The form such penalties take was a point of disagreement at the table. Some favored mentioning the names of culpable employees publicly and prominently, as Jack Welch did during his tenure as General Electric’s CEO. Others cited subsequent employment law disputes and considered it an ill-advised option in the current environment. Some in the latter camp agreed that it might be edifying to take real-world examples and then sanitize them into case studies for training purposes.
Even the most diligent companies face the prospect that an employee will go rogue. But it is equally true that some mistakes will inevitably be made out of carelessness, and some rules might be vaguely worded.
“Most people are trying to do the right thing,” Tolaini said. “When faced with the question of ‘going for the money’ or ‘going for strict compliance,’ the right answer often is: We don’t need the business.”
Taking Action As GC
Ensuring that compliance programs adequately manage risk, while also furthering a company’s business interests, requires active participation from the general counsel’s office. “If you have an opportunity to make a big deal in Mexico, but it requires you to pay someone under the table, let that business go. Let us in legal know so we can cover you,” one participant advised a hypothetical sales manager. “And it has to be us. It can’t be local or outside counsel.”
Another participant suggested GC “ride-alongs” with local company representatives to better understand the marketplace, competition and individual clients. “I’d ask [the local manager], ‘What are your top three compliance risks?’” the GC continued. “If they don’t know, you can’t really help them.”
Norman added that the operations/legal relationship “is a two-way street. On-site visits are opportunities for local staff to help legal understand local issues, which then enables legal to describe the relevancy of compliance policies in a real-life context.”
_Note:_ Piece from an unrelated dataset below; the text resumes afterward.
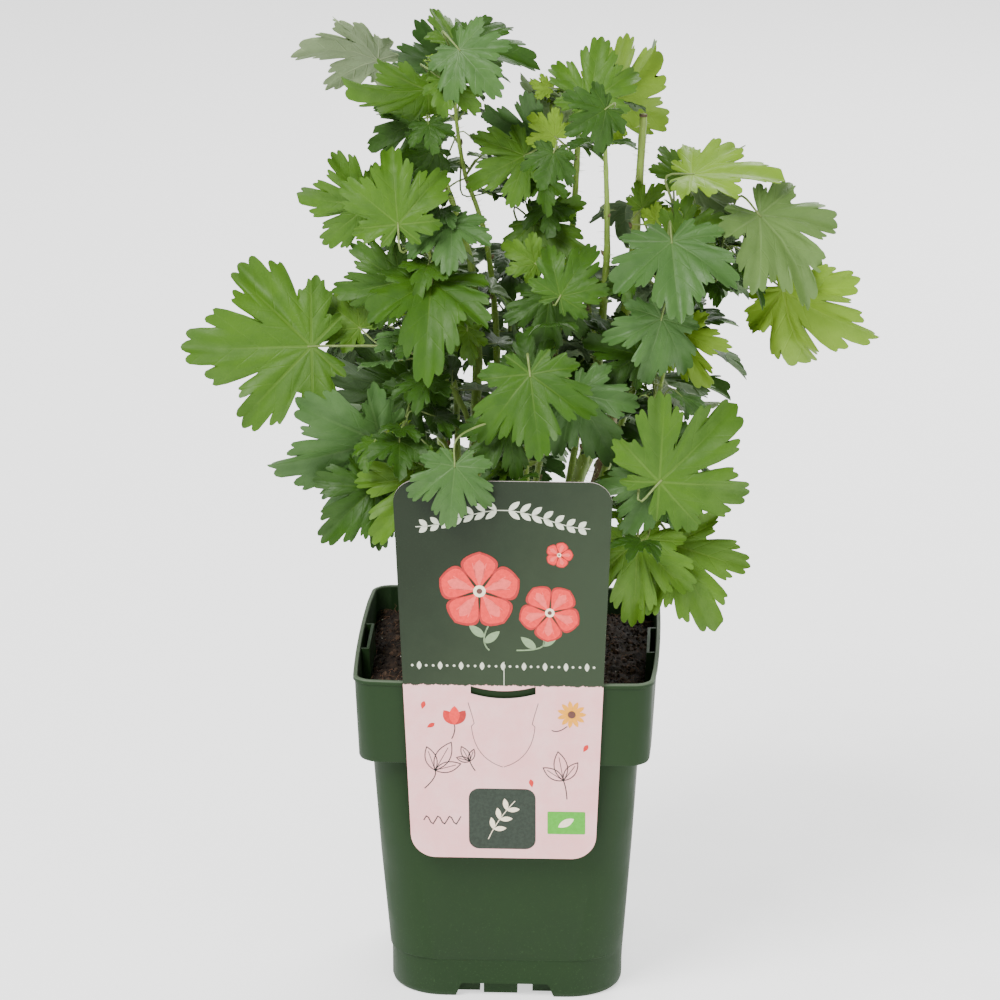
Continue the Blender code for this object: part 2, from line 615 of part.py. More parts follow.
def blade_outline():
    """Five blunt lobes with gaps between them, for a midrib of length 1."""
    right = [polar(turn, reach) for turn, reach in HALF_BLADE]
    left = [polar(-turn, reach) for turn, reach in HALF_BLADE]
    return left[::-1] + [polar(0, 1)] + right + [polar(180, BLADE_NOTCH)]


def blade_bend(flat, size):
    """Lifts a flat blade's point: the halves fold up a little and the ends droop."""
    reach = flat.length
    fold = BLADE_FOLD * abs(flat.x)
    return Vector((flat.x, flat.y, fold - BLADE_DROOP * reach ** 2)) * size


def leaf_frame(foot, midrib, face):
    """The blade's own axes: Y along the midrib, Z out of the upper side."""
    y = midrib.normalized()
    x = y.cross(face).normalized()
    z = x.cross(y)
    return Matrix.Translation(foot) @ Matrix((x, y, z)).transposed().to_4x4()


def shown_frame(leaf, toward):
    """The frame of a leaf from its row in the table, at this depth."""
    aim, tip = math.radians(leaf.aim), math.radians(leaf.tip)
    in_picture = PICTURE_RIGHT * math.cos(aim) + PICTURE_UP * math.sin(aim)
    midrib = in_picture * math.cos(tip) + TO_VIEWER * math.sin(tip)
    face = TO_VIEWER - midrib * TO_VIEWER.dot(midrib)
    face = Matrix.Rotation(math.radians(leaf.roll), 3, midrib) @ face
    return leaf_frame(seen(leaf.across, leaf.height, toward), midrib, face)


def blade(frame, size, thickness):
    """Points and faces of one blade: the outline fanned from the foot, on both sides."""
    outline = blade_outline()
    flat = [Vector((0, BLADE_MIDDLE, 0))] + outline
    half = Vector((0, 0, thickness / 2))
    points = [frame @ (blade_bend(p, size) + half) for p in flat]
    points += [frame @ (blade_bend(p, size) - half) for p in flat]
    count = len(flat)
    faces = []
    for i in range(1, count):
        j = i % (count - 1) + 1
        faces += [(0, j, i), (count, count + i, count + j), (i, j, count + j, count + i)]
    return points, faces


def tube(route, thick, thin, sides=3):
    """Points and faces of a closed tube along a route."""
    points, count = [], len(route)
    side = Vector((0.31, 0.95, 0.05))
    for i, place in enumerate(route):
        along = (route[min(i + 1, count - 1)] - route[max(i - 1, 0)]).normalized()
        side = (side - along * side.dot(along)).normalized()
        other = along.cross(side)
        radius = thick + (thin - thick) * i / (count - 1)
        for k in range(sides):
            angle = 2 * math.pi * k / sides
            points.append(place + (side * math.cos(angle) + other * math.sin(angle)) * radius)
    faces = [tuple(range(sides))[::-1], tuple(range((count - 1) * sides, count * sides))]
    for i in range(count - 1):
        low = i * sides
        for k in range(sides):
            m = (k + 1) % sides
            faces.append((low + k, low + m, low + sides + m, low + sides + k))
    return points, faces


def stalk_route(root, frame, size, arrive):
    """From its root inside the stem, bowing into the line of the midrib and just into the blade."""
    foot, midrib = frame.translation, frame.to_3x3() @ Vector((0, 1, 0))
    reach = (foot - root).length
    before = foot - midrib * min(reach * STALK_BOW, arrive)
    leave = root.lerp(before, STALK_BOW) + Vector((0, 0, reach * STALK_LIFT))
    return [root, leave, before, foot + midrib * STALK_END * size]


def stalk_roots(stem, foot):
    """The places on the stem where this leaf's stalk may start, the most natural ones first."""
    end = stem[-1] + (stem[-2] - stem[-1]).normalized() * 2

    def strain(place):
        away = foot - place
        return away.length + max(0, 0.5 * math.hypot(away.x, away.y) - away.z) * 0.6

    return sorted(stem[1:-1] + [end], key=strain)


def tree_of(points, faces):
    return BVHTree.FromPolygons([tuple(p) for p in points], faces)


def object_tree(made):
    """A search tree of an object's faces, in millimetres."""
    bpy.context.view_layer.update()
    graph = bpy.context.evaluated_depsgraph_get()
    evaluated = made.evaluated_get(graph)
    mesh = evaluated.to_mesh()
    points = [made.matrix_world @ v.co / MM for v in mesh.vertices]
    faces = [tuple(p.vertices) for p in mesh.polygons]
    evaluated.to_mesh_clear()
    return tree_of(points, faces)


class Bush:
    """What is placed so far, so that nothing new runs into it."""

    def __init__(self, solids):
        self.solids = solids
        self.stems = {}
        self.stalks = []
        self.blades = []
        self.grown = {mass.name: [] for mass in MASSES}

    def free(self, mass, tree, is_blade):
        """True if a blade is clear of all that is placed, or a stalk of all but its own mass's wood."""
        if any(solid.overlap(tree) for solid in self.solids + self.blades):
            return False
        if any(owner != mass and other.overlap(tree) for owner, other in self.stems.items()):
            return False
        if is_blade and self.stems[mass].overlap(tree):
            return False
        return not any((is_blade or owner != mass) and other.overlap(tree) for owner, other in self.stalks)

    def grow(self, mass, stem, frame, size):
        """Keeps the leaf, with a stalk, if both are clear of everything. True if it was kept."""
        wide = tree_of(*blade(frame, size, BLADE_THICKNESS + 2 * GAP))
        if not self.free(mass, wide, True):
            return False
        roots = stalk_roots(stem, frame.translation)[:STALK_TRIES]
        for root, arrive in [(root, arrive) for arrive in STALK_ARRIVALS for root in roots]:
            route = stalk_route(root, frame, size, arrive)
            stalk = tree_of(*tube(route[:-1], STALK_RADIUS + GAP, STALK_END_RADIUS + GAP))
            if self.free(mass, stalk, False) and not stalk.overlap(wide):
                self.blades.append(wide)
                self.stalks.append((mass, stalk))
                self.grown[mass].append((frame, size, route))
                return True
        return False


def place_shown_leaves(bush, mass, stem):
    """Each leaf keeps its place in the front view and moves in depth until it is clear."""
    for leaf in mass.leaves:
        for shift in DEPTH_SHIFTS:
            if bush.grow(mass.name, stem, shown_frame(leaf, leaf.toward + shift), leaf.size):
                break


def place_filler_leaves(bush, mass, stem):
    """Leaves in a spiral about the stem, each arching out and drooping, until there are enough."""
    chance = random.Random(mass.seed)
    middle = stem[len(stem) // 2]
    wanted, turn = mass.filler, chance.uniform(0, 2 * math.pi)
    for _ in range(FILLER_TRIES):
        if not wanted:
            break
        turn += GOLDEN_TURN
        outward = Vector((math.cos(turn), math.sin(turn), 0))
        root = stem[int(chance.uniform(*FILLER_ROOT) * (len(stem) - 1))]
        size = chance.uniform(*FILLER_SIZE)
        stalk = outward + Vector((0, 0, chance.uniform(*FILLER_RISE)))
        foot = root + stalk.normalized() * chance.uniform(*FILLER_STALK)
        sway = Vector([chance.uniform(*limits) for limits in (FILLER_SWAY, FILLER_SWAY, FILLER_DROOP)])
        midrib = outward + sway
        face = Vector((0, 0, 1)) + outward * chance.uniform(*FILLER_TURN_OUT)
        tip = foot + midrib.normalized() * size
        if mass.leaves and outward.y < FRONT_SHARE:
            continue
        if (tip - middle).length > mass.spread or min(tip.z, foot.z) < POT_HEIGHT + KEEP_ABOVE_RIM:
            continue
        if bush.grow(mass.name, stem, leaf_frame(foot, midrib, face), size):
            wanted -= 1


def mass_stem(mass, limb, route):
    """The mass's own stem from just clear of its limb's tip, and its radius there."""
    end, before = route[-1], route[-2]
    ahead = (end - before).normalized()
    start = end + ahead * GAP
    own = [seen(*place) for place in mass.route]
    return growing_route(start, ahead * MASS_STEM_STRAIGHT, own), min(limb.thin, MASS_STEM_RADIUS)


def fuse(name, pieces, parts, finish):
    """One solid from many overlapping ones."""
    gathered = bpy.data.collections.new(name + "_pieces")
    bpy.context.scene.collection.children.link(gathered)
    for i, (points, faces) in enumerate(pieces[1:]):
        mesh_object(f"{name}_{i}", points, faces, gathered)
    made = mesh_object(name, *pieces[0], parts, finish)
    union = made.modifiers.new("union", "BOOLEAN")
    union.operation = "UNION"
    union.operand_type = "COLLECTION"
    union.collection = gathered
    union.solver = "MANIFOLD"
    bpy.context.view_layer.update()
    graph = bpy.context.evaluated_depsgraph_get()
    joined = bpy.data.meshes.new_from_object(made.evaluated_get(graph))
    made.modifiers.clear()
    made.data = joined
    for piece in list(gathered.objects):
        bpy.data.objects.remove(piece, do_unlink=True)
    bpy.data.collections.remove(gathered)
    return made


def bush(parts, solids, green, brown, leaf_green):
    """Limbs first, then every leaf that the front shows, then the fillers, then the solids."""
    routes, limbs = {}, {limb.name: limb for limb in LIMBS}
    trees = {solid.name: object_tree(solid) for solid in solids}
    for limb in LIMBS:
        routes[limb.name] = limb_route(limb, routes, trees)
        wood = brown if limb.name in WOODY_CANES else green
        trees[limb.name] = object_tree(limb_solid(limb, routes[limb.name], parts, wood))
    crown = Bush(list(trees.values()))
    stems = {}
    for mass in MASSES:
        stem, radius = mass_stem(mass, limbs[mass.limb], routes[mass.limb])
        stems[mass.name] = (stem, radius)
        crown.stems[mass.name] = tree_of(*tube(stem, radius + GAP, MASS_STEM_TIP_RADIUS + GAP))
    for place_leaves in (place_shown_leaves, place_filler_leaves):
        for mass in MASSES:
            place_leaves(crown, mass, stems[mass.name][0])
    for mass in MASSES:
        stem, radius = stems[mass.name]
        pieces = [tube(stem, radius, MASS_STEM_TIP_RADIUS, 5)]
        for frame, size, route in crown.grown[mass.name]:
            pieces.append(tube(route, STALK_RADIUS, STALK_END_RADIUS))
            pieces.append(blade(frame, size, BLADE_THICKNESS))
        fuse(mass.name, pieces, parts, leaf_green)


def main():
    clear_scene()
    parts = new_collection("gooseberry_bush")
    cutters = new_collection("cutters")
    plastic = material("pot_plastic", (0.07, 0.13, 0.06), 0.45)
    soil = material("compost", (0.02, 0.014, 0.01), 0.95)
    card = material("label_card", (0.82, 0.66, 0.68), 0.5)
    green = material("green_cane", (0.30, 0.38, 0.12), 0.6)
    brown = material("woody_cane", (0.16, 0.10, 0.06), 0.8)
    leaf_green = material("leaf", (0.10, 0.24, 0.05), 0.5)
    solids = [
        pot(parts, cutters, plastic),
        compost(parts, soil),
        label(parts, cutters, card),
        stem_base(parts, brown),
    ]
    bush(parts, solids, green, brown, leaf_green)


main()
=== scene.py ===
"""The look of a young gooseberry bush in its nursery pot, with a card label hung on the rim.

The bush grows by the same tables and rule as its solids. Lengths in the tables and in the
shape functions are millimetres, and pieces are made in metres.
"""

import json
import math
import random
from collections import namedtuple

import bmesh
import bpy
import numpy as np
from mathutils import Matrix, Vector, noise
from mathutils.bvhtree import BVHTree

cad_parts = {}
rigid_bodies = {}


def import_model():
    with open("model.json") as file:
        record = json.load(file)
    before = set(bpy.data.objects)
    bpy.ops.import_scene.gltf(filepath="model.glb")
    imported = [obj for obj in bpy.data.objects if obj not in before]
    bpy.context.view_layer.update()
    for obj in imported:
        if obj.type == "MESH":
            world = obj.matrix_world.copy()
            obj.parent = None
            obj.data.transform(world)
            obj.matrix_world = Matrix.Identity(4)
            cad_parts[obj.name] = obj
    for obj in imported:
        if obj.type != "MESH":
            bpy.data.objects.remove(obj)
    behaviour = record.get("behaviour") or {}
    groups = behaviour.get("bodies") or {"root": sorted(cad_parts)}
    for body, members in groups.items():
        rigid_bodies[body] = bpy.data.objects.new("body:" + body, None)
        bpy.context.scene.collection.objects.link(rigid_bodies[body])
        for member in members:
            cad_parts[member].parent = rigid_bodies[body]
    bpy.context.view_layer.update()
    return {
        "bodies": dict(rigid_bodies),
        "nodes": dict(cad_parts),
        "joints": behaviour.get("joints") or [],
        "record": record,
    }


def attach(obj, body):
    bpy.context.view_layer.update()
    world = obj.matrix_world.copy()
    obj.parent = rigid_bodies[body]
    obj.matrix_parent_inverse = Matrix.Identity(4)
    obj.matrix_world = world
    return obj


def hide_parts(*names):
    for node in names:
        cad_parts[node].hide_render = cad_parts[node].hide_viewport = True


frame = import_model()

MM = 0.001
GAP = 0.35

# Pot
RIM_WIDTH = 130.0
RIM_BEAD_PROUD = 0.7
RIM_BEAD_HEIGHT = 2.2
POT_HEIGHT = 152.3
COLLAR_HEIGHT = 38.6
COLLAR_FOOT_WIDTH = 126.0
BODY_TOP_WIDTH = 115.0
FOOT_WIDTH = 103.0
FOOT_BAND_HEIGHT = 17.5
WALL = 1.2
SIDE_BOW = 1.6
FLOOR_BOTTOM = 7.0
FLOOR_TOP = 9.4
DRAIN_SLOT_WIDTH = 44.0
DRAIN_SLOT_HEIGHT = 6.4
SHELF = POT_HEIGHT - COLLAR_HEIGHT  # the height of the collar's foot
SHELF_ROUND = 1.5
FOOT_HALF, BODY_TOP_HALF, COLLAR_FOOT_HALF, RIM_HALF = (
    width / 2 for width in (FOOT_WIDTH, BODY_TOP_WIDTH, COLLAR_FOOT_WIDTH, RIM_WIDTH)
)

# Compost
COMPOST_EDGE_DROP = 14.0
COMPOST_RISE = 4.5
COMPOST_LUMP = 1.6
COMPOST_CORNER = 7.0
CROWN_FLAT = 16.0

# Label
CARD_TOP_WIDTH = 93.0
CARD_FOOT_WIDTH = 80.5
CARD_ABOVE_RIM = 93.0
CARD_BELOW_RIM = 81.6
CARD_THICKNESS = 0.6
CARD_TOP_CORNER = 10.0
CARD_FOOT_CORNER = 11.0
CARD_LEAN = math.radians(3.0)
WINDOW_WIDTH = 28.0
WINDOW_HEIGHT = 3.6
WINDOW_SAG = 2.2
WINDOW_DROP = 0.8  # of its upper corners below the rim
WINDOW_STEPS = 16
CARD_CORNER_STEPS = 14
TONGUE_WIDTH = 25.0
TONGUE_DROP = 11.0
TONGUE_SUNK = 0.5  # how far behind the middle of the card it starts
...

Another participant noted potential benefits to getting the GC involved in local deals. We might slow down the process, but we also will ensure compliance and could even augment return on investment.
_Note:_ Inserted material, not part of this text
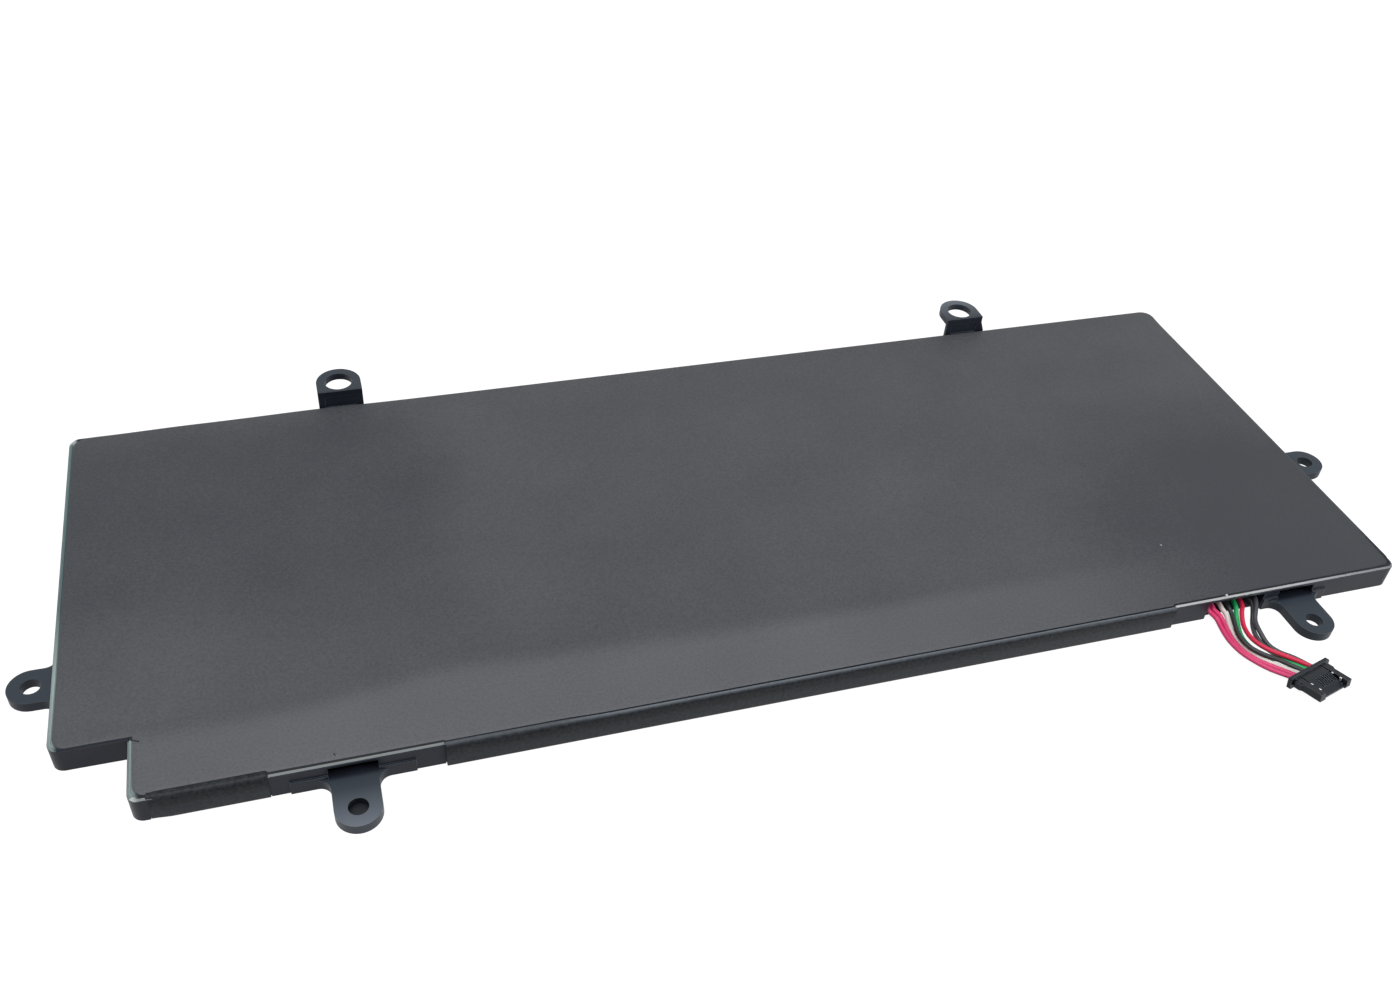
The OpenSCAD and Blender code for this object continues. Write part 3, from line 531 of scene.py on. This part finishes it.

“I told [the CEO] we would save $150,000 a year” by ensuring compliance in this manner, he said. “We saved a million.”
Culture Is Not Absolute
“Paying government officials off isn’t an intention to break the law” in many countries, one participant observed. “It’s part of the culture of those countries – simply how business is done.”
In one participant’s experience, foreign government officials often use cultural misunderstanding as a ruse to shake down foreign businesses. “Sometimes they just want to see if you’ll pay them,” the GC said.
Tolaini noted that this type of corruption need not be an envelope stuffed with cash.
“Official bribery in UK terms refers to any offer or benefit aimed at obtaining influence,” he said. Perversely, this could conceptually cover a social good that does not necessarily benefit the official directly. He cited the example of a transaction that would not be advanced until the parties to the transaction agreed to pay for a new soccer pitch and five new roads in the host municipality. This type of benefit needs careful managing to ensure it does not fall foul of the authorities.
The broad point is that cultural disconnects are a common occurrence, and they are as diverse as the individuals attempting to do commerce across borders. As Norman observed, each variation has its own set of potential pitfalls.
“There are so many risks that, to integrate them all into a single anti-corruption policy, the cost becomes infinite,” he said. “So you have to choose carefully. The solution is to keep guidance simple and practical and ensure the issues and dilemmas can be aired.”